К этому времени на крики прибежал Клык и остальная группа. Но прибежали так, что их никто не заметил. Они действительно поняли, что я с кем-то встретился и стали брать в клещи скучковавшихся разведчиков в серой форме.
Когда Седой ответил на вопросы, мне стало ясно, что они точно свои. Я попытался показать Клыку, что всё нормально, но наши ребята уже выполняли задачу и сближались с вероятным противником. Седой, когда увидел это, понимал, что до первого выстрела оставалось ещё пара секунд и метров. Тогда он встал во весь рост и кинул в траву автомат.
— Стоп, ребят! Мы свои! Я «пустой»[114], я командир. С кем можно поговорить?
После этого жеста я точно убедился, что встреченная мною группа не укропы, и сам вышел к нему навстречу. Клык тоже медленно подходил к Седому, не до конца ему доверяя и держа автомат немного приподнятым.
Седой назвался разведчиком и сказал, что послали их, видимо, зачищать тот же сектор, что и нас. Наверное, командование что-то перепутало. А «разведчиками» оказались новоприбывшие парни из Донецка, которых успели только одеть в форму и раздать оружие, а вот обучить не успели. Седой же, напротив, был опытным командиром, служил до госпереворота контрактником в разведроте в одной из украинских частей.
Группа Седого успела проверить те здания, до которых мы ещё не дошли. Дальше они хотели идти с нами, но Клык сказал, что он работает только со своими людьми и для него слаженность бойцов важнее, чем количество.
Впереди оставался только один завод, находившийся в максимальной близости к предполагаемому месту противника. Мы зашли внутрь. Глаз облюбовал себе место на третьем этаже. Он был у нас единственным снайпером. Мы вместе с расчётом ПТУРа поднялись на крышу. Оставшееся время мы провели там. На крыше можно ходить в полный рост — завод растягивался на сотни квадратных метров, и нас с земли или других зданий заметить нельзя.
Заводы «Химпром»
Солнце палило не по-детски, ужасно хотелось пить и есть. Задачу мы выполнили — проверили на наличие противника огромную промышленную территорию. Врагов не оказалось. Но командир не спешил возвращаться в Славянск. Из его переговоров со штабом по радиостанции мы услышали, что надо продолжать наблюдать с крыши за трассой Харьков — Ростов, которая с завода видна как на ладони.
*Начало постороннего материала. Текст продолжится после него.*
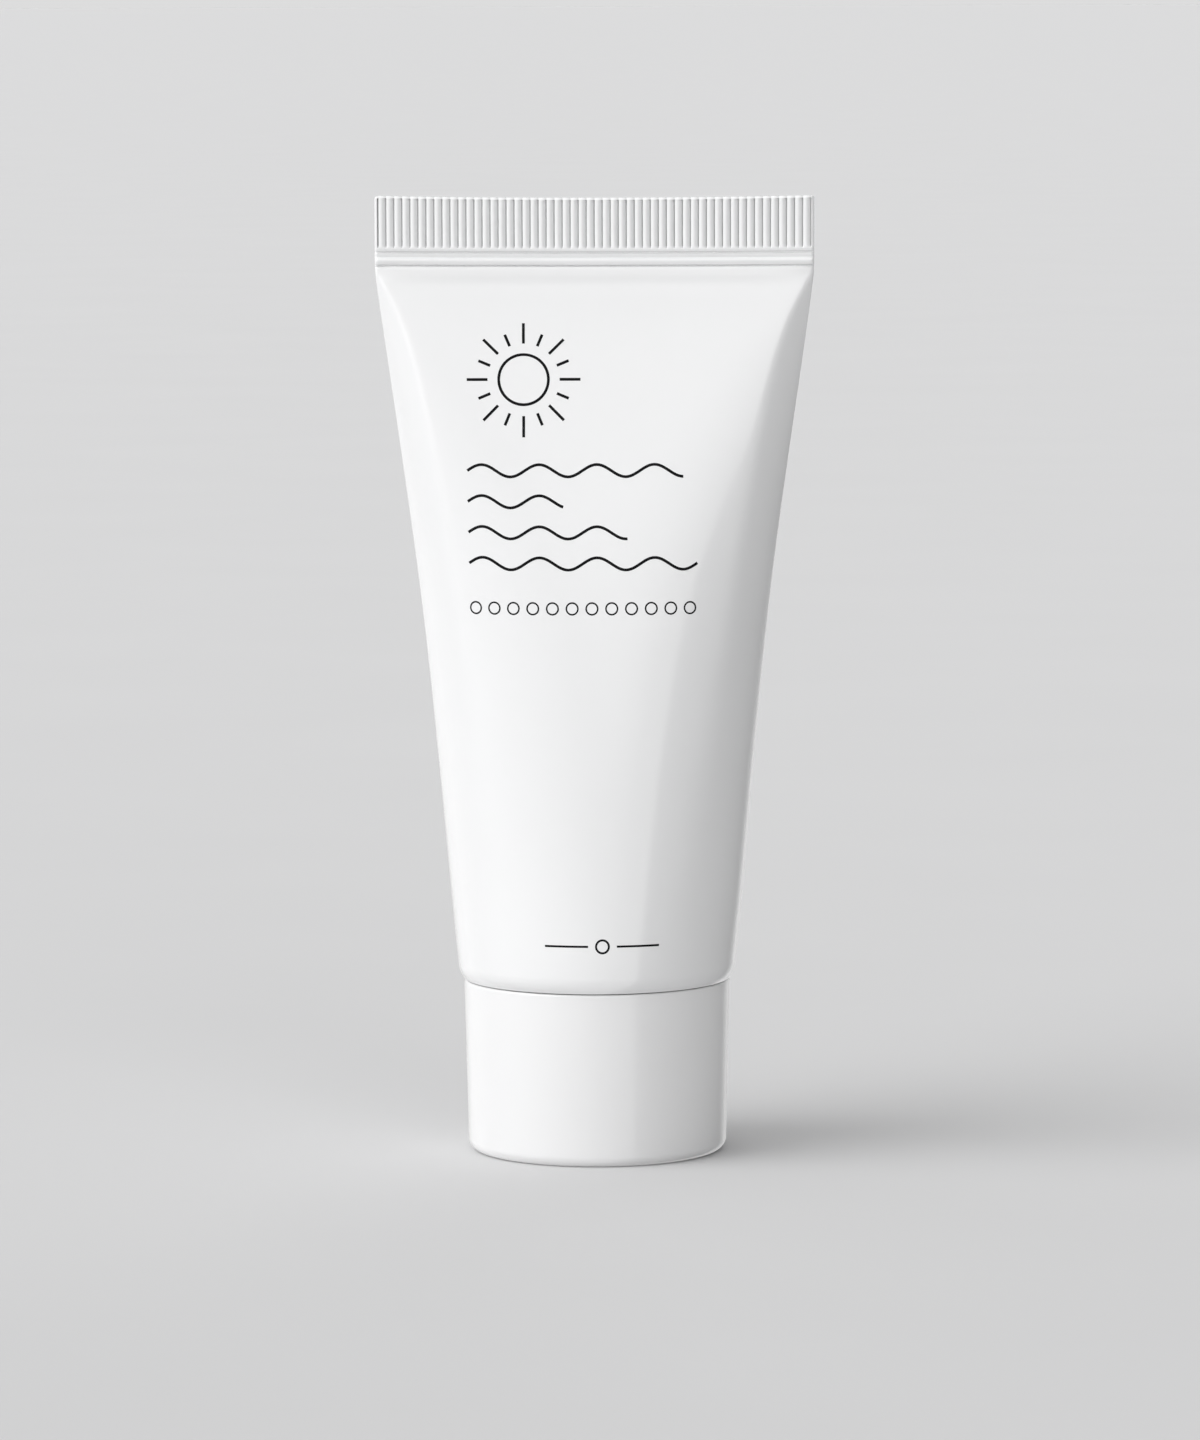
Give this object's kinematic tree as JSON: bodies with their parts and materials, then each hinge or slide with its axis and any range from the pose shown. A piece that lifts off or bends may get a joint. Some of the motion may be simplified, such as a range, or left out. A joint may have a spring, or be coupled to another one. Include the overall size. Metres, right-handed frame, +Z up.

Через 20 минут пребывания на крыше не сдержался наш самый запасливый боец, он достал припрятанную в разгрузке банку рыбных консервов. Наверное, хотел её съесть сам, но в нашей огромной тусовке это было невозможно. Два человека лежали с ПТУРом у края крыши и караулили, остальные же человек пять принялись есть. Консервы казалась неимоверно вкусными даже без хлеба. Но после них пить захотелось ещё сильнее. Я мечтал о холодной минералке с газом. Но Клык скоро сообразил, что можно взять воды у нелегальных рабочих, которых мы недавно потревожили. За водой командир отправил двух бойцов. Скоро они принесли хоть и не холодную газировку, а тёплую воду из крана, но мы и от неё были в восторге.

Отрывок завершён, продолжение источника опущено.